- DVD cover
- Swedish: Blodsbröder
- Directed by: Daniel Fridell
- Written by: Grace Maharaj-Eriksson
- Produced by: Kaj Ellertsson [sv] Daniel Fridell Mirijam Johansson Anders Lennberg [sv] Liam Norberg [pt; sv]
- Starring: Liam Norberg Thorsten Flinck Sofia Helin Reine Brynolfsson Thomas Hedengran Noomi Rapace
- Cinematography: John Hellberg
- Edited by: Orvar Anklew Håkan Wärn Jelena Mrdjanov
- Music by: Johan Söderqvist [de; sv]
- Distributed by: Public Art Entertainment AB
- Release date: 2 December 2005;
- Running time: 90 minutes
- Country: Sweden
- Language: Swedish

= Bloodbrothers (2005 film) =

2005 Swedish crime film

Bloodbrothers (Blodsbröder) is a 2005 Swedish crime film directed by Daniel Fridell starring Liam Norberg, Thorsten Flinck, Sofia Helin, Thomas Hedengran and Noomi Rapace.

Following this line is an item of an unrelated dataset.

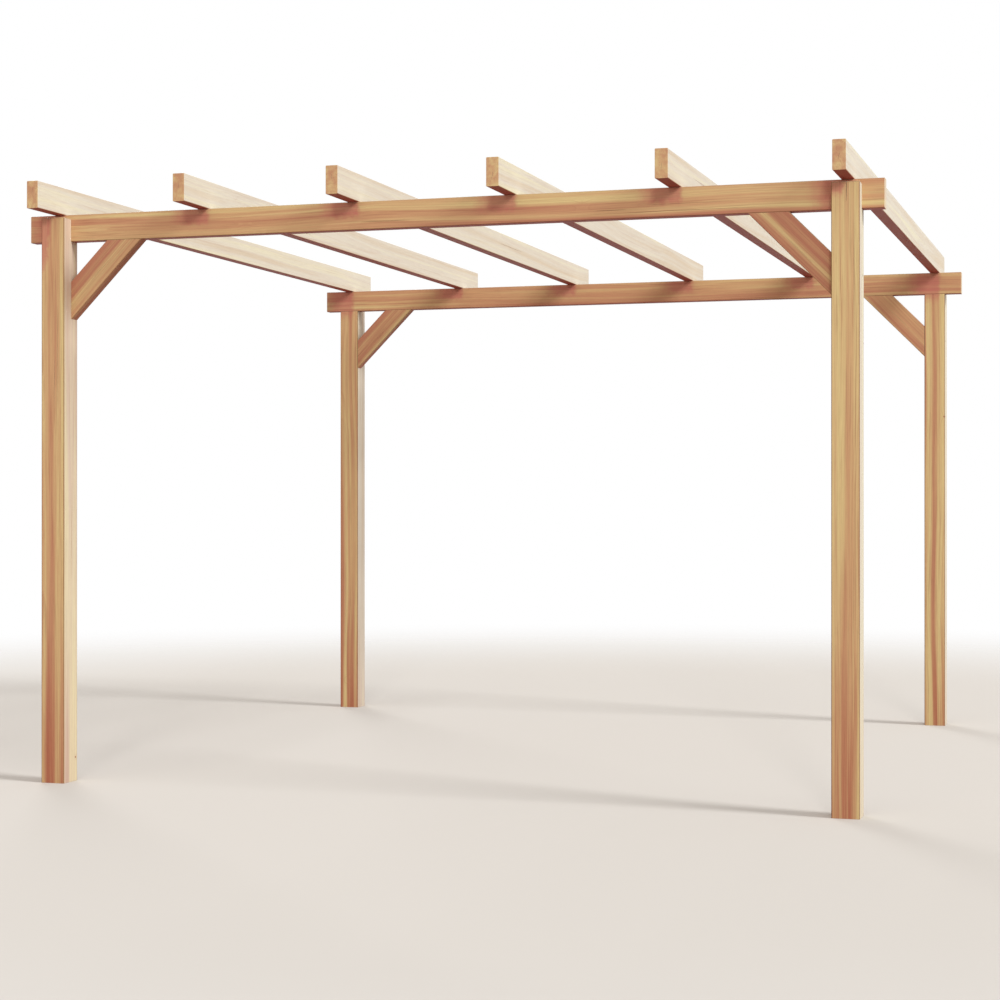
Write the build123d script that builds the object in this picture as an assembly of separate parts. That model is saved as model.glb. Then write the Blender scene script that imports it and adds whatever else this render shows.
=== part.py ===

The film released on 2 December 2005 in Sweden.

==Plot==
30-year-old Jon is released after seven years in prison and decides to put all his criminal activities behind him and start a new life.

== Production ==
Blodsbröder was filmed on a very small budget of 500,000 SEK and took three years to make. The movie is an independent sequel to Fridell's earlier movie Sökarna, released more than ten years later.

== Reception ==
Fredrik Strage called Blodsbröder a "total collapse" ("totalkollaps") in a review in Dagens Nyheter. Esbjörn Guwallius, writing for Swedish film site film.nu, described it as a "positive surprise", while noting that many would probably call it a fiasco. Writing for Svenska Dagbladet, Jeanette Gentele called it "exciting, well executed and a little bit amusing" ("spännande och välgjord och även litet rolig") while Jan-Olov Andersson called it "better than expected" in Aftonbladet.